Applied Mathematics: Spherical Polar Coordinates and Newton's Second Law I've been attempting this question but can't seem to find a solution.
Question:
A particle of mass $m$ moves under the influence of a force which, in spherical polar coordinates, only acts in the radial direction. The force is therefore of the form
$$\boldsymbol{F} =f\boldsymbol{e}_r $$
where $f$ is specified.

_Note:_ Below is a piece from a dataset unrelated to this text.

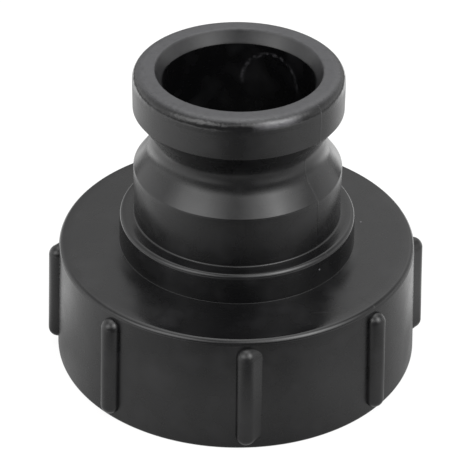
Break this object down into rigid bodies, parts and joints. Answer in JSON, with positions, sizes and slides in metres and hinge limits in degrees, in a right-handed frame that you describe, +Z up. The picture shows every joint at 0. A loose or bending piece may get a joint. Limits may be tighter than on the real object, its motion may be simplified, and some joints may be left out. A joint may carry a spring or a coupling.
{
  "type": "ibc tap adapter",
  "caption": "Bulk container outlet adapter: a ribbed, internally threaded skirt with a flat gasket inside and a grooved cam-lever coupling spigot on top.",
  "frame": {"origin": "centre of the skirt's mouth, in the plane that the adapter stands on", "axes": "+Z up the bore towards the spigot; -Y towards the first grip rib; grip ribs stand at every 45 degrees from it"},
  "size_m": [0.1188, 0.1188, 0.0974],
  "materials": {
    "black_polypropylene": "injection-moulded, satin",
    "black_rubber": "moulded, matt"
  },
  "bodies": {
    "root": {"adapter_body": "black_polypropylene", "flat_gasket": "black_rubber"}
  },
  "joints": []
}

Hence, using Newton's second law of motion, show that the quantity
$$r^2\dot{\phi}\sin^2\theta$$
is constant during the motion. (where $\dot{\phi}$ is the derivative of $\phi$).
Where $\boldsymbol{e}_r = \sin{\theta}\cos{\phi}\space \boldsymbol{i} +\sin{\theta}\sin{\phi}\space \boldsymbol{j} + \cos{\theta}\space \boldsymbol{k}$
 A: The acceleration in spherical coordinates is given by
$$\eqalign{
  & {\bf{a}} = \left( {\ddot r - r{{\dot \theta }^2} - r{{\dot \varphi }^2}{{\sin }^2}\theta } \right){{\bf{e}}_r}  \cr 
  & \,\,\,\, + \left( {r\ddot \theta  + 2\dot r\dot \varphi  - r{{\dot \varphi }^2}\sin \theta \cos \theta } \right){{\bf{e}}_\theta }  \cr 
  & \,\,\,\, + \left( {r\ddot \varphi \sin \theta  + 2\dot r\dot \varphi \sin \theta  + 2r\dot \theta \dot \varphi \cos \theta } \right){{\bf{e}}_\phi } \cr} $$
According to the newtons second law ${\bf{F}}=m{\bf{a}}$ and that ${\bf{F}}=f{\bf{e}}_r$, acceleration component in $\phi$ direction should be zero
$$ {r\ddot \phi \sin\theta + 2\dot r\dot \phi \sin \theta  + 2r\dot \theta \dot \phi \cos \theta } =0$$
multiply by $r\sin\theta$ to get
$$\eqalign{
  & \,\,\,\,\, {r^2}\left( {\ddot \phi } \right){\sin ^2}\theta  + \left( {2\dot rr} \right)\dot \phi {\sin ^2}\theta  + {r^2}\dot \phi \left( {2\dot \theta \sin \theta \cos \theta } \right)  \cr 
  &  = {d \over {dt}}\left( {{r^2}\dot \phi {{\sin }^2}\theta } \right) = 0 \cr} $$
and finally 
$${{r^2}\dot \phi {{\sin }^2}\theta }=c$$